Listed records →

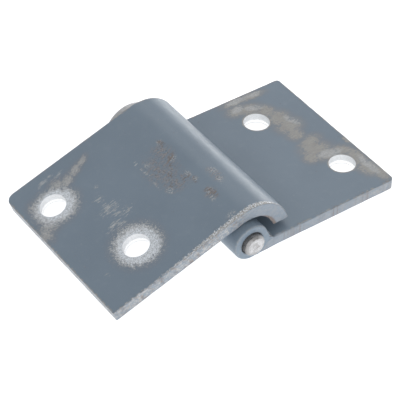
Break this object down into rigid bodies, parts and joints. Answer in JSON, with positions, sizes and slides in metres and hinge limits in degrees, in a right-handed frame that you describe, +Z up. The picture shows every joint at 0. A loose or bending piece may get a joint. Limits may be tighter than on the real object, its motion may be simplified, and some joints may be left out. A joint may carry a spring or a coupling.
{
  "type": "strap hinge",
  "caption": "Heavy bolt-on plate hinge: two flat steel leaves with staggered bolt holes, a curled cover lip over welded knuckles, and a headed pin.",
  "frame": {"origin": "centre of the frame leaf's flat underside", "axes": "+X from the pin towards the frame leaf's outer edge, +Y along the pin from its plain end towards its head, +Z up out of the frame leaf's top face"},
  "size_m": [0.1718, 0.1153, 0.0333],
  "materials": {
    "leaf_paint": "satin blue-grey paint, scuffed to bare steel round the holes and along the cut edges",
    "pin_steel": "turned bare steel, chamfered end"
  },
  "bodies": {
    "frame_side": {"frame_leaf": "leaf_paint", "frame_knuckle": "leaf_paint", "frame_fillet_weld": "leaf_paint", "frame_groove_weld": "leaf_paint", "hinge_pin": "pin_steel"},
    "door_side": {"door_leaf": "leaf_paint", "door_knuckle": "leaf_paint", "door_flat_weld": "leaf_paint", "door_lip_weld": "leaf_paint"}
  },
  "joints": [
    {"name": "pin_hinge", "type": "hinge", "parent": "frame_side", "child": "door_side", "pos_m": [-0.046, 0, 0.00917], "axis": [0, 1, 0], "range_deg": [-160, 6]}
  ]
}
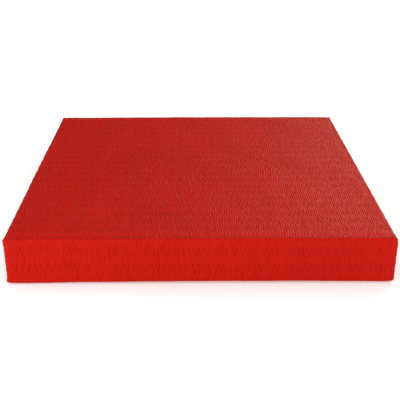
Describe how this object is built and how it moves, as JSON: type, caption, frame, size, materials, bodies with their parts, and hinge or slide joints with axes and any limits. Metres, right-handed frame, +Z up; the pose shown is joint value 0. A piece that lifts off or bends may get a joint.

Given task →
Copy out each line in the listing that has the word "caption".

Exercise output →
  "caption": "Heavy bolt-on plate hinge: two flat steel leaves with staggered bolt holes, a curled cover lip over welded knuckles, and a headed pin.",
Describe how this object is built and how it moves, as JSON: type, caption, frame, size, materials, bodies with their parts, and hinge or slide joints with axes and any limits. Metres, right-handed frame, +Z up; the pose shown is joint value 0. A piece that lifts off or bends may get a joint.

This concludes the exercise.